# My SPaCE mUsic "embed" and "blocked content"



## jfizz (Nov 3, 2005)

on myspace i have been using the [blockedContent allowScriptAccess="never"src="url" autostart="true" loop="true" width="0" height="0"][/blockedContent] code to play music on my page. up until today it worked fine, but now where it says blocked content it should say embed and when it is embed, it automatically changes to the blocked content disabling the music to play on my page. can anyone please tell me how to fix this?
thanks !


----------



## bassetman (Jun 7, 2001)

Hi Welcome to TSG! 

I have moved this to Web Deveolpment, I think you'll get more input here.


----------



## brendandonhu (Jul 8, 2002)

MySpace does not allow the tag.


----------



## cnelson04 (Dec 29, 2003)

they don't? i could of swore it was in my music video code untill i took it out. unless maybe they did allow it and then they didn't and thats why my music stoped=\
and for the music code, just use www.mygen.co.uk to have it coded for you. -cnelson.

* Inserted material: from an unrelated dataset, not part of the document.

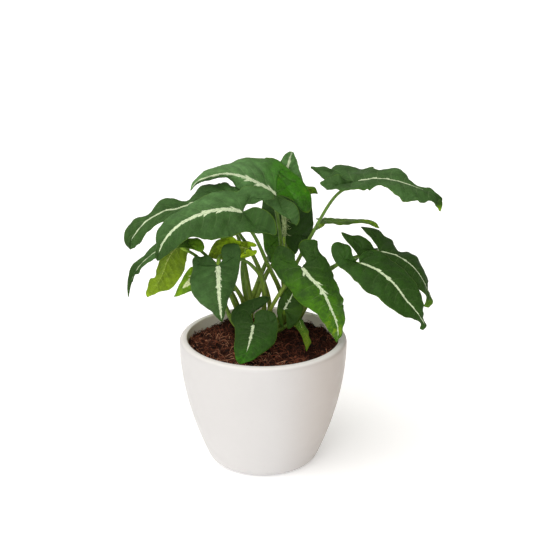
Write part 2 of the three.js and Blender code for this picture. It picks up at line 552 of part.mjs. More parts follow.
// Solids for joining and cutting, and back
function toSolid(geometry) {
  const bare = geometry.clone();
  bare.deleteAttribute('normal');
  bare.deleteAttribute('uv');
  const merged = mergeVertices(bare, 0.001);
  return new wasm.Manifold(new wasm.Mesh({
    numProp: 3,
    vertProperties: Float32Array.from(merged.attributes.position.array),
    triVerts: Uint32Array.from(fullTriangles(merged.index.array)),
  }));
}

function toGeometry(solid) {
  const mesh = solid.getMesh();
  return fromPositions(mesh.vertProperties, Array.from(mesh.triVerts));
}

// The largest of the separate bodies in a solid
function largestBody(solid) {
  return solid.decompose().reduce((best, body) => (body.volume() > best.volume() ? body : best));
}

function ring(radius, sides) {
  return new THREE.Shape(Array.from({ length: sides }, (_, i) => {
    const angle = 2 * Math.PI * i / sides;
    return new THREE.Vector2(radius * Math.cos(angle), radius * Math.sin(angle));
  }));
}

function tube(points, radius, sides, steps) {
  return new THREE.ExtrudeGeometry(ring(radius, sides), { steps, extrudePath: smooth(points) });
}

// The wall's outside swells from the foot up to the rim. It runs into a round arc at the foot, which
// touches both the wall and the surface below.
const WALL_RISE = POT_HEIGHT - RIM_HALF - FOOT_RISE;
const WALL_REACH = POT_DIAMETER / 2 - FOOT_RADIUS;
const WALL_LEAN = Math.atan2(WALL_RISE, WALL_REACH * WALL_SWELL);
const FOOT_ARC = FOOT_RISE / (1 - Math.cos(WALL_LEAN));
const FLAT_FOOT = FOOT_RADIUS - FOOT_ARC * Math.sin(WALL_LEAN);

// Radius of the pot's outside at height z
function potRadius(z) {
  if (z < FOOT_RISE) return FLAT_FOOT + Math.sqrt(FOOT_ARC ** 2 - (FOOT_ARC - z) ** 2);
  const rise = (z - FOOT_RISE) / WALL_RISE;
  return POT_DIAMETER / 2 - WALL_REACH * (1 - rise) ** WALL_SWELL;
}

function potProfile() {
  const profile = [new THREE.Vector2(0, 0)];
  const rimCentre = POT_DIAMETER / 2 - RIM_HALF;
  const shoulder = POT_HEIGHT - RIM_HALF;
  for (const share of [0, 0.25, 0.5, 0.75]) {
    const z = FOOT_ARC * (1 - Math.cos(WALL_LEAN * share));
    profile.push(new THREE.Vector2(potRadius(z), z));
  }
  for (const z of [FOOT_RISE, ...WALL_LEVELS]) profile.push(new THREE.Vector2(potRadius(z), z));
  for (let angle = 0; angle <= 180; angle += RIM_STEP) {
    const a = THREE.MathUtils.degToRad(angle);
    profile.push(new THREE.Vector2(rimCentre + RIM_HALF * Math.cos(a), shoulder + RIM_HALF * Math.sin(a)));
  }
  for (const z of INSIDE_LEVELS) profile.push(new THREE.Vector2(cavityRadius(z), z));
  profile.push(new THREE.Vector2(cavityRadius(FLOOR + CORNER), FLOOR + CORNER));
  profile.push(new THREE.Vector2(cavityRadius(FLOOR + CORNER) - CORNER, FLOOR));
  profile.push(new THREE.Vector2(0, FLOOR));
  return profile;
}

// Radius of the pot's inside at height z
function cavityRadius(z) {
  const rimInside = POT_DIAMETER / 2 - 2 * RIM_HALF;
  return Math.min(potRadius(z) - WALL, rimInside);
}

// A turned body about +Z from a profile of radius and height
function turned(profile, sides) {
  return new THREE.LatheGeometry(profile, sides).rotateX(Math.PI / 2);
}

// Height of the soil's top at a point: a low heap with uneven crumbs
function soilHeight(x, y) {
  const edge = cavityRadius(POT_HEIGHT - SOIL_DROP);
  const out = Math.min(1, Math.hypot(x, y) / edge);
  const { across, start, weight } = SOIL_WAVES;
  const swells = Math.sin(SOIL_WAVES.x * x + start[0]) * Math.cos(SOIL_WAVES.y * y - start[1]);
  const crumbs = swells + weight * Math.sin(across[0] * x - across[1] * y);
  return POT_HEIGHT - SOIL_DROP + SOIL_HEAP * (1 - out * out) + SOIL_CRUMB * crumbs * (1 - out ** 4);
}

// Soil: it fills the pot to just under the rim, and each shoot stands in a plain hole in it
function soilSolid() {
  const top = POT_HEIGHT - SOIL_DROP;
  const side = (z) => new THREE.Vector2(cavityRadius(z) - GAP, z);
  const profile = [new THREE.Vector2(0, FLOOR + GAP)];
  profile.push(new THREE.Vector2(cavityRadius(FLOOR + CORNER) - CORNER - GAP, FLOOR + GAP));
  const levels = INSIDE_LEVELS.filter((z) => z < top).reverse();
  for (const z of [FLOOR + CORNER + GAP, ...levels, top]) profile.push(side(z));
  for (const share of SOIL_RINGS) profile.push(new THREE.Vector2(cavityRadius(top) * share, top));
  const geometry = turned(profile, SOIL_SIDES);
  const { position } = geometry.attributes;
  for (let i = 0; i < position.count; i += 1) {
    const x = position.getX(i);
    const y = position.getY(i);
    if (position.getZ(i) > top - SAME_POINT) position.setZ(i, soilHeight(x, y));
  }
  let solid = toSolid(geometry);
  for (const { foot } of Object.values(SHOOTS)) {
    solid = solid.subtract(toSolid(stem(foot, STEM_RADIUS + GAP, STEM_DEPTH + GAP)));
  }
  return solid;
}

// A shoot's short stem, from its root end in the soil to just above it
function stem([x, y], radius, depth) {
  const level = soilHeight(x, y);
  const low = new THREE.Vector3(x, y, level - depth);
  return tube([low, new THREE.Vector3(x, y, level + STEM_RISE)], radius, STEM_SIDES, 1);
}

// The point under the midrib, just past the sinus, where a stalk joins its blade
function underMidrib(leaf) {
  const rib = smooth(leaf.rib);
  return rib.getPointAt(STALK_SEAT / rib.getLength());
}

// A shoot with its leaf stalks, which grow out of the stem and run to the joints of their blades. It is
// cut back by the clearance where it meets a blade.
function shootSolid({ foot, stalks }, blades) {
  const [x, y] = foot;
  const level = soilHeight(x, y);
  let solid = toSolid(stem(foot, STEM_RADIUS, STEM_DEPTH));
  for (const [name, via] of Object.entries(stalks)) {
    const path = [
      new THREE.Vector3(x, y, level - STALK_START),
      new THREE.Vector3(x, y, level + STEM_RISE - STALK_LEAVE),
      ...via.map(drawn),
      underMidrib(blades[name]),
    ];
    solid = solid.add(toSolid(tube(path, STALK_RADIUS, STALK_SIDES, STALK_STEPS)));
  }
  for (const name of Object.keys(stalks)) {
    const surface = bladeSurface(blades[name]);
    for (const grow of [2 * GAP, GAP / 2]) {
      solid = solid.subtract(toSolid(bladeGeometry(surface, BLADE + GAP + grow / 2, grow)));
    }
  }
  return largestBody(solid);
}

// Finishes
const CERAMIC = { color: 0xe6e2de, roughness: 0.55, metalness: 0 };
const SOIL = { color: 0x3b2418, roughness: 1, metalness: 0 };
const STALK = { color: 0x7d9c4a, roughness: 0.5, metalness: 0 };
const LEAF = { color: 0x2c5a33, roughness: 0.5, metalness: 0 };
const YOUNG_LEAF = { color: 0x6f8f2b, roughness: 0.5, metalness: 0 };
const YOUNG = ['pale_left', 'small_left', 'behind_left', 'small_right'];

const plant = new THREE.Group();

function addPiece(name, geometry, finish) {
  const piece = new THREE.Mesh(geometry, new THREE.MeshStandardMaterial(finish));
  piece.name = name;
  plant.add(piece);
}

const blades = {};
for (const [name, leaf] of Object.entries(DRAWN_LEAVES)) blades[name] = placeDrawn(leaf);
for (const [name, leaf] of Object.entries(BACK_LEAVES)) blades[name] = placeBack(leaf);

addPiece('pot', turned(potProfile(), POT_SIDES), CERAMIC);
addPiece('soil', toGeometry(soilSolid()), SOIL);
for (const [name, shoot] of Object.entries(SHOOTS)) {
  addPiece(name, toGeometry(shootSolid(shoot, blades)), STALK);
}
for (const [name, leaf] of Object.entries(blades)) {
  const finish = YOUNG.includes(name) ? YOUNG_LEAF : LEAF;
  addPiece(`leaf_${name}`, bladeGeometry(bladeSurface(leaf), BLADE), finish);
}

export default plant;
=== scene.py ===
import bpy
import numpy as np
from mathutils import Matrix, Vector


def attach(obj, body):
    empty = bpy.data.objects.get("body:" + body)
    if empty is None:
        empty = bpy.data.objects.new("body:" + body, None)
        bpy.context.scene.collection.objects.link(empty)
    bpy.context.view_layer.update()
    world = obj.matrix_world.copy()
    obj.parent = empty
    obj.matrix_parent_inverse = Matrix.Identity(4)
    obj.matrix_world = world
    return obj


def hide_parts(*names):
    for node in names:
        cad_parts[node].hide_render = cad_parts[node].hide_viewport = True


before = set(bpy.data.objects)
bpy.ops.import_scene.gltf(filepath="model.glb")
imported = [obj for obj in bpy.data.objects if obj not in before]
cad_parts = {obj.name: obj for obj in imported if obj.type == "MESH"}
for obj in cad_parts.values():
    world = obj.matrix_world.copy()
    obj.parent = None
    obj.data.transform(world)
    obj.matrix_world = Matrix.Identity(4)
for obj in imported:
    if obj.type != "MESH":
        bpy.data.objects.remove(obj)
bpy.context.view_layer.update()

# The view and the light: the plant stands on a glowing white table in a bright room, and a long lens looks
# at it from in front and a little above. A broad window is at the upper left and a wide lamp above the
# lens, and the room's white ceiling is brighter at the left and in front.
MM = 0.001
EYE = np.array((3, -1278, 644)) * MM
AIM = np.array((3, 0, 183.8)) * MM
LENS = 103.94
SENSOR = 36
# Where each light comes from, its breadth as an angle, and its strength
WINDOWS = {"window": ((-0.5, -0.45, 1.0), 1.2, 1.05), "lamp": ((-0.15, -1.0, 0.5), 0.7, 1.05)}
ROOM_COLOUR = (1.0, 0.965, 0.92, 1)
HORIZON_LIGHT = 0.1
CEILING_LIGHT = 1.0
LEFTWARD = -0.75
FRONTWARD = -0.2
# In metres, so that the table's far edge is out of sight
TABLE_SIZE = 200
TABLE_BELOW = 0.2 * MM
TABLE_COLOUR = (0.95, 0.95, 0.95, 1)
TABLE_GLOW = 0.26

eye_data = bpy.data.cameras.new("eye")
eye_data.lens, eye_data.sensor_width = LENS, SENSOR
eye_data.clip_end = 2 * TABLE_SIZE
eye = bpy.data.objects.new("eye", eye_data)
eye.location = EYE
eye.rotation_euler = Vector(AIM - EYE).to_track_quat("-Z", "Y").to_euler()
bpy.context.scene.collection.objects.link(eye)
bpy.context.scene.camera = eye
bpy.context.scene.view_settings.view_transform = "Standard"

for name, (come_from, breadth, power) in WINDOWS.items():
    window_data = bpy.data.lights.new(name, "SUN")
    window_data.angle, window_data.energy = breadth, power
    window = bpy.data.objects.new(name, window_data)
    window.rotation_euler = Vector(come_from).to_track_quat("Z", "Y").to_euler()
    bpy.context.scene.collection.objects.link(window)


def feed(tree, made, inputs):
    """Fills a node's inputs. Each is a value, or an output of another node to link from."""
    for socket, value in inputs.items():
        if isinstance(value, bpy.types.NodeSocket):
            tree.links.new(value, made.inputs[socket])
        else:
            made.inputs[socket].default_value = value


def node(tree, kind, inputs=None, **settings):
    """A shader node with its inputs and settings."""
    made = tree.nodes.new("ShaderNode" + kind)
    for name, value in settings.items():
        setattr(made, name, value)
    feed(tree, made, inputs or {})
    return made


def reckon(tree, operation, first, second=0.0, third=0.0):
    """The output of a maths node."""
    return node(tree, "Math", {0: first, 1: second, 2: third}, operation=operation).outputs[0]


room = bpy.data.worlds.new("room")
room.use_nodes = True
tree = room.node_tree
towards = node(tree, "SeparateXYZ", {0: node(tree, "TexCoord").outputs["Generated"]}).outputs
height = node(tree, "MapRange", {
    "Value": towards["Z"], "To Min": HORIZON_LIGHT, "To Max": CEILING_LIGHT}).outputs[0]
lean = reckon(tree, "MULTIPLY_ADD", towards["X"], LEFTWARD, 1.0)
lean = reckon(tree, "MULTIPLY_ADD", towards["Y"], FRONTWARD, lean)
walls = tree.nodes["Background"]
feed(tree, walls, {"Color": ROOM_COLOUR, "Strength": reckon(tree, "MULTIPLY", height, lean)})
bpy.context.scene.world = room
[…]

btw; there should be a whole differant forum for myspace since it seems were getting a lot fo it lately.


----------



## brendandonhu (Jul 8, 2002)

They used to allow it but not anymore.


----------



## brendandonhu (Jul 8, 2002)

And MySpace has their own forum where everything here has already been covered.


----------



## cnelson04 (Dec 29, 2003)

yes, but the forum on myspace is slow, and not nearly as friendly as here at TSG. =)


----------



## cnelson04 (Dec 29, 2003)

incase anyone wanted to know why those tags are disabled (there'll be coming back next week) http://fast.info/myspace/ <<< thats pretty intresting.


----------



## mizceifmaker (Nov 11, 2005)

just so you know the embed is working again on myspace......it was off for quite awhile


----------